Kitchens benefit from subtle complementary accents. If cabinetry is blue or blue-gray, warm wood countertops (butcher block, walnut) or a terra cotta tile backsplash introduce orange undertones. Copper or brass cabinet pulls add another layer. Avoid painting upper and lower cabinets in both complementary colors, it fragments the space. Stick to one dominant hue and let materials (wood, metal, stone) bring in the complement.
Bedrooms need restraint. Complementary schemes are energizing, which isn’t ideal for sleep. Use the complementary pair in lower saturation: dusty blue walls with rust-colored bedding, or soft sage with blush accents. Keep ceilings and trim white or off-white to maintain calm. Blackout curtains in the dominant color help, and a dimmer switch (standard 600W rotary or digital dimmer, $15–$40) is worth installing for mood control.
Bathrooms are a good testing ground for bolder complementary contrast because they’re small, contained spaces. Navy subway tile with copper fixtures and a burnt orange bath mat creates a jewel-box effect. Use mildew-resistant paint (Behr Premium Plus or Zinsser Perma-White) in high-humidity areas. Ventilation is critical, make sure the exhaust fan is rated for the room size (typically 50–80 CFM for a standard 5’×8′ bath). Many renovation guides on leading design sites recommend pairing complementary tile with white grout to soften the overall impact.

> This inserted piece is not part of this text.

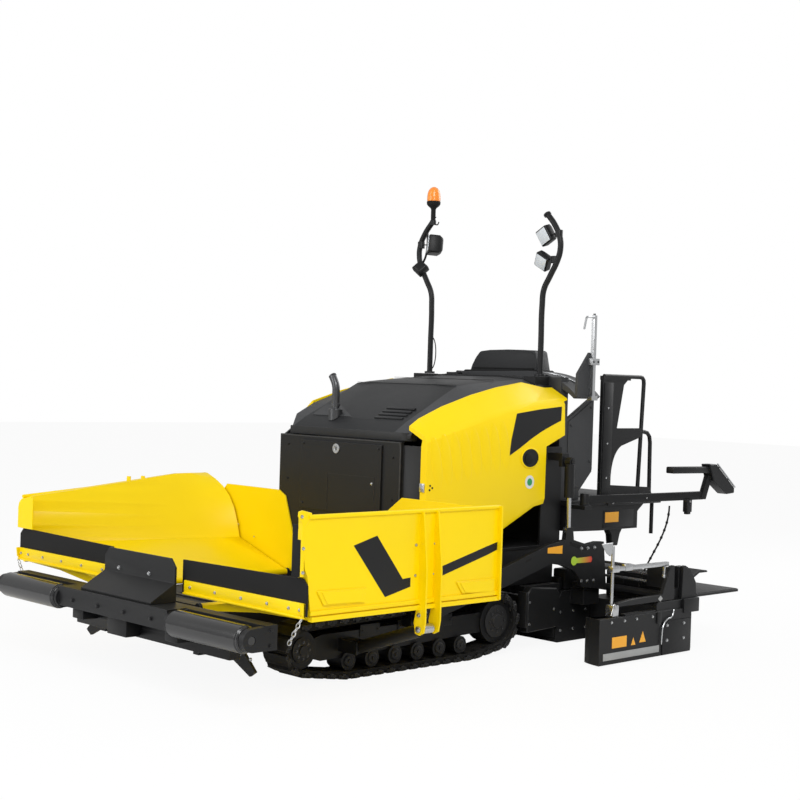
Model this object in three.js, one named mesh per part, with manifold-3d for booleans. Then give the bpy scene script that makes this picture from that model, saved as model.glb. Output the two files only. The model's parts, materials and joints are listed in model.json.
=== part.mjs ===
// A compact tracked asphalt paver with an extending screed.
// Millimetres. +X is the travel direction, +Y the machine's left side, +Z up.
// The origin is on the ground, below the middle of the machine.
import * as THREE from "three";
import { mergeVertices } from "three/addons/utils/BufferGeometryUtils.js";
import Module from "manifold-3d";

const wasm = await Module();
wasm.setup();

// ---- driving dimensions ----

const seatGap = 0.3; // between faces that touch
const pinGap = 0.6; // round a pin or a sliding tube

const track = {
  centreY: 810,
  width: 220,
  idler: { x: 1512, z: 222, radius: 170 },
  sprocket: { x: -326, z: 246, radius: 206 },
  flatFrontX: 1150,
  flatRearX: -60,
  flatCorner: 90,
  thickness: 46,
  shoes: 40,
  shoeGap: 13,
  shoeNotch: 15,
  roundSteps: 24,
};
const rollers = { radius: 64, count: 6, frontX: 1105, pitch: 213, width: 150 };
const chassis = {
  innerY: 500,
  outerY: 560,
  bottomZ: 200,
  topZ: 455,
  frontX: 2085,
  rearX: -700,
  plate: 20,
  tunnelTop: 740,
};
const hopper = {
  backX: 462,
  frontX: 2085,
  lean: 80,
  sideY: 1600,
  bottomZ: 560,
  topZ: 1175,
  faceFootY: 1130,
  frontFootY: 1520,
  faceFootZ: 700,
  blendX: 800,
  hingeY: 530,
  hingeZ: 500,
  hingeRadius: 24,
  lugWidth: 24,
};
const wingTop = {
  left: { frontZ: 1190, corner: 25 },
  right: { frontZ: 1045, corner: 150 },
};
const clevis = { x: 1121, halfGap: 59, plate: 12, pinY: 1615, pinZ: 430, radius: 38 };
const wingCylinder = {
  y: 1000,
  z: 220,
  barrel: 580,
  barrelRadius: 42,
  rodRadius: 22,
  rodStart: 50,
  pinRadius: 16,
  earGap: 46,
  ear: 14,
};
const flap = { thickness: 14, innerY: 400, outerY: 1612, bottomZ: 575, topZ: 805 };
const apron = { halfWidth: 400, topZ: 795, plate: 16 };
const pushBeam = { frontX: 2380, backX: 2150, middleHalf: 620, halfWidth: 1415, bottomZ: 370, topZ: 520 };
const pushRoller = { x: 2338, z: 440, radius: 85, innerY: 665, outerY: 1345, axle: 28 };
const housing = {
  frontX: 432,
  rearX: -1100,
  frontLeft: 628,
  frontRight: 700,
  halfWidth: 815,
  floorZ: 740,
  frontTop: 1535,
  cowlX: -935,
  cowlZ: 1950,
  wall: 20,
};
const lid = {
  thickness: 26,
  ridgeY: 300,
  // x, right edge y, left edge y, edge z, right crease y, left crease y, crease z, ridge z
  sections: [
    [400, -610, 685, 1582, -585, 520, 1600, 1604],
    [300, -675, 685, 1690, -560, 535, 1675, 1677],
    [130, -685, 685, 1772, -540, 540, 1765, 1772],
    [-60, -685, 685, 1835, -540, 540, 1868, 1872],
    [-200, -685, 685, 1875, -540, 540, 1938, 1945],
    [-330, -685, 685, 1905, -540, 540, 1955, 1965],
    [-600, -685, 685, 1955, -540, 540, 1980, 1992],
    [-930, -685, 685, 1955, -540, 540, 2006, 2020],
  ],
};
const stack = { x: 285, y: -244, topZ: 1985, radius: 29 };
const sidePanel = {
  innerY: 820,
  outerY: 880,
  topY: 695,
  rearX: -1085,
  waistX: -829,
  kneeX: -400,
  wall: 26,
  // x, shoulder z, top z
  profile: [
    [428, 1588, 1652],
    [340, 1610, 1705],
    [120, 1666, 1790],
    [-180, 1745, 1878],
    [-450, 1804, 1938],
    [-730, 1846, 1982],
    [-1000, 1868, 1946],
    [-1085, 1872, 1950],
  ],
};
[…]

Home offices thrive on complementary contrast, it promotes focus without monotony. A desk against a deep teal accent wall, paired with a rust-colored task chair and warm wood shelving, balances cool and warm. Add a corkboard or pegboard painted in the accent color for function and style. If drilling into drywall for shelving, locate studs with a stud finder (magnetic or electronic, $10–$30) and use appropriate anchors, toggle bolts for hollow walls, wood screws into studs.
For all rooms, lighting temperature matters. Warm white LEDs (2700K–3000K) enhance orange, red, and yellow tones: cool white (4000K+) brings out blues and greens. Layered lighting, overhead, task, and accent, lets the homeowner adjust the color balance throughout the day.